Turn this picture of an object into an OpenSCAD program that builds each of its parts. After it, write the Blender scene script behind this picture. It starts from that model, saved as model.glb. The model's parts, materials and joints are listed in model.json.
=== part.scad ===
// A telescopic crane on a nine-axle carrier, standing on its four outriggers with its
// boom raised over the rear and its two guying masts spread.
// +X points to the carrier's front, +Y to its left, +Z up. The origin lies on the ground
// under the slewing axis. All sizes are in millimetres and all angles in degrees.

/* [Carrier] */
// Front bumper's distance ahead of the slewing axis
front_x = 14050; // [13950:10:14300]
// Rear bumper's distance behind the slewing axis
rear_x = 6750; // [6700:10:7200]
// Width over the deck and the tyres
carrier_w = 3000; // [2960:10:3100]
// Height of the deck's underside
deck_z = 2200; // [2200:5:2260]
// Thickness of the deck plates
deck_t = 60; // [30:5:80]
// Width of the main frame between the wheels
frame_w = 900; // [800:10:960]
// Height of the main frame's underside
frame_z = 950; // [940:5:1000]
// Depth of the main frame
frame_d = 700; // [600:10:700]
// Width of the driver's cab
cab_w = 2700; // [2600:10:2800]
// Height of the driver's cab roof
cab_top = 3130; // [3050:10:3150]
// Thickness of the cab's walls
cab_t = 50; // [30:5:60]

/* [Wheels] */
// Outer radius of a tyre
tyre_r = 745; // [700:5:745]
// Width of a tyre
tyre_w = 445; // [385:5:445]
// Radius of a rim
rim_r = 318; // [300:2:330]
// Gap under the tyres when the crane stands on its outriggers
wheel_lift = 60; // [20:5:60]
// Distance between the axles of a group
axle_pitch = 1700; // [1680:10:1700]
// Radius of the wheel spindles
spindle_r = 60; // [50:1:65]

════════

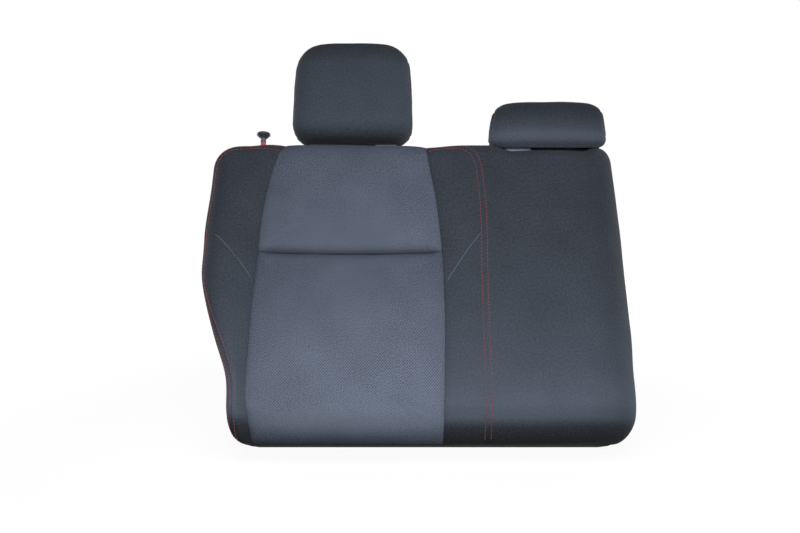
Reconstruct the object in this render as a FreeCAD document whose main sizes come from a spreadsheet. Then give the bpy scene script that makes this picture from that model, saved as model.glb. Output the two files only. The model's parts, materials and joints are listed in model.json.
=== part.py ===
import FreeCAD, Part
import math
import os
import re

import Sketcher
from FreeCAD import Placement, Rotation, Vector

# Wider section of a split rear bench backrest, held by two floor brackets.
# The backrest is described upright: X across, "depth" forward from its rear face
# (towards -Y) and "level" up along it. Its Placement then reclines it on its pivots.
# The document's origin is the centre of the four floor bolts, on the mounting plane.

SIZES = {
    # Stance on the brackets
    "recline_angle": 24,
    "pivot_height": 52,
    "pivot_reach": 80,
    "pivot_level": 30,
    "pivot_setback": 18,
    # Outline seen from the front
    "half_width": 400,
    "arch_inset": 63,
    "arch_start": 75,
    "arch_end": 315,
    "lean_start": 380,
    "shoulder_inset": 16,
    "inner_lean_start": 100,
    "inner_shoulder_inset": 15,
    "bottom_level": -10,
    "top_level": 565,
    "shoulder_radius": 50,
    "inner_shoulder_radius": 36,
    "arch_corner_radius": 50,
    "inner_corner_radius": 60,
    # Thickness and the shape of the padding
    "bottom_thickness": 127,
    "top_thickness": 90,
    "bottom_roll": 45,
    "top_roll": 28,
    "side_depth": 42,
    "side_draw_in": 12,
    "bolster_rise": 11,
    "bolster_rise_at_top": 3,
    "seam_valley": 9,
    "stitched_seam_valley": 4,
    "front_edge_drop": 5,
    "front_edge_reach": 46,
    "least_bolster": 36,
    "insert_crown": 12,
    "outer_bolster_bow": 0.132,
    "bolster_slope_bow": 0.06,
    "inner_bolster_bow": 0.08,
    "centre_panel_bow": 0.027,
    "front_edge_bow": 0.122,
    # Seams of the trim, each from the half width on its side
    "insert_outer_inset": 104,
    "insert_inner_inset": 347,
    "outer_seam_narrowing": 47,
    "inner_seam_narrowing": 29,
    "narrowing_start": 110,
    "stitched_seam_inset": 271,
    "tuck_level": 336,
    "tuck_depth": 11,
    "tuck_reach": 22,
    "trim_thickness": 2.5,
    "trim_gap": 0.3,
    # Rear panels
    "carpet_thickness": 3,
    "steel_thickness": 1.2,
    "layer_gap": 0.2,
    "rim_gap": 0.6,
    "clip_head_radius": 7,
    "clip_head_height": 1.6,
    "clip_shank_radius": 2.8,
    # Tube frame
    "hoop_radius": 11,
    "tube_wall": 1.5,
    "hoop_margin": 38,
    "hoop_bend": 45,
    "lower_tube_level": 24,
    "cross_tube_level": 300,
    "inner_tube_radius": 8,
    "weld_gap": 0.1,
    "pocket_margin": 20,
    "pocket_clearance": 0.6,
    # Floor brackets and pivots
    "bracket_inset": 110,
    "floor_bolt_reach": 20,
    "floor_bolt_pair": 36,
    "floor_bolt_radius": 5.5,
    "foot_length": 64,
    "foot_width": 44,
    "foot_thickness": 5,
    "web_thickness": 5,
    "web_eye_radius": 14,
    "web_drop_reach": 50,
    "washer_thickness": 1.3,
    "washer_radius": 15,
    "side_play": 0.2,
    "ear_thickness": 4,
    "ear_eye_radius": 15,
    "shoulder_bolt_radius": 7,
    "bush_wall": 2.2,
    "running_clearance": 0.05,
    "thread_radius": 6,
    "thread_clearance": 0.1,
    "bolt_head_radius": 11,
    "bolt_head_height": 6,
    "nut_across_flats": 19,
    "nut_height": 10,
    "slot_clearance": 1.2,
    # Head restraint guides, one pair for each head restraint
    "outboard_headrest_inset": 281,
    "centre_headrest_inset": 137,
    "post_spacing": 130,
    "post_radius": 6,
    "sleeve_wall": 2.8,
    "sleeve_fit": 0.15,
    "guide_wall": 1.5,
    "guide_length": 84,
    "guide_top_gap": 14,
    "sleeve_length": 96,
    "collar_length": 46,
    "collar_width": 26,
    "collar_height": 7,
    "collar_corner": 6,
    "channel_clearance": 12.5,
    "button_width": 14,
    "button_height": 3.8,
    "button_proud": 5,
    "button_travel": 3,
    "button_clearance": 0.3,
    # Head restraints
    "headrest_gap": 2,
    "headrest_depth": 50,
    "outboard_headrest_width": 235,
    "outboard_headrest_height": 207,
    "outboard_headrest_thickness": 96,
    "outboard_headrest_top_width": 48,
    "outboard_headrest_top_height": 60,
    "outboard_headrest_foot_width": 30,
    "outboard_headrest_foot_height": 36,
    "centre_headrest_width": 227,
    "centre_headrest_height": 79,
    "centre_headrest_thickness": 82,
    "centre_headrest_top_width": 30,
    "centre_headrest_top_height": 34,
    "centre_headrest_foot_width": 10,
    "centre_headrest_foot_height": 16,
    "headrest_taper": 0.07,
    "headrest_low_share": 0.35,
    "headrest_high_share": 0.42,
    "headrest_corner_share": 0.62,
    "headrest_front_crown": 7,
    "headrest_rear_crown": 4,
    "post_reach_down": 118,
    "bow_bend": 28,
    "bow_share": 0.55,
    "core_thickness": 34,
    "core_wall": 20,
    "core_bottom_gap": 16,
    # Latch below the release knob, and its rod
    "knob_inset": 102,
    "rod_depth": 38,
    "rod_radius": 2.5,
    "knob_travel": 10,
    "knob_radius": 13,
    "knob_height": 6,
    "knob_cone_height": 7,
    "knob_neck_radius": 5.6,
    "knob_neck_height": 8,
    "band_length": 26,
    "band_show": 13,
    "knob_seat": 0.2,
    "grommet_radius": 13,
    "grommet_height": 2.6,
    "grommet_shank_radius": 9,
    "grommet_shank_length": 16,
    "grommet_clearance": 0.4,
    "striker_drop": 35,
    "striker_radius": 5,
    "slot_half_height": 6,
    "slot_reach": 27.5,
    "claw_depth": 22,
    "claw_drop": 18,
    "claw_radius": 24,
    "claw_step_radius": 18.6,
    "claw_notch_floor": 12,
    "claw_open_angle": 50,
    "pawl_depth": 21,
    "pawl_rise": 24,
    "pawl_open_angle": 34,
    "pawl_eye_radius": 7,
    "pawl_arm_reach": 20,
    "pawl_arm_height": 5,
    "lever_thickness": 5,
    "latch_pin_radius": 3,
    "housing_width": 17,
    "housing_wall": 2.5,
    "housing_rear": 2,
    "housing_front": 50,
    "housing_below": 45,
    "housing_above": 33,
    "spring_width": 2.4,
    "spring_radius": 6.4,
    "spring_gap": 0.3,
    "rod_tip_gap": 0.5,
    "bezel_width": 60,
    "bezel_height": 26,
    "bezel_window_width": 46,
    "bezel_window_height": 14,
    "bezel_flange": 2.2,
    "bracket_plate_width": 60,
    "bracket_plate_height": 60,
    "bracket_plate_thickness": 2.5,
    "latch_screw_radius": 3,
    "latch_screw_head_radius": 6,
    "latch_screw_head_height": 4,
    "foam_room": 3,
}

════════

- What you have to do:
What do the lines above say from the one containing "Reconstruct the object" down to the one containing "# The document's"? Return them exactly, both end lines included, and only them.

- Task answer:
Reconstruct the object in this render as a FreeCAD document whose main sizes come from a spreadsheet. Then give the bpy scene script that makes this picture from that model, saved as model.glb. Output the two files only. The model's parts, materials and joints are listed in model.json.
=== part.py ===
import FreeCAD, Part
import math
import os
import re

import Sketcher
from FreeCAD import Placement, Rotation, Vector

# Wider section of a split rear bench backrest, held by two floor brackets.
# The backrest is described upright: X across, "depth" forward from its rear face
# (towards -Y) and "level" up along it. Its Placement then reclines it on its pivots.
# The document's origin is the centre of the four floor bolts, on the mounting plane.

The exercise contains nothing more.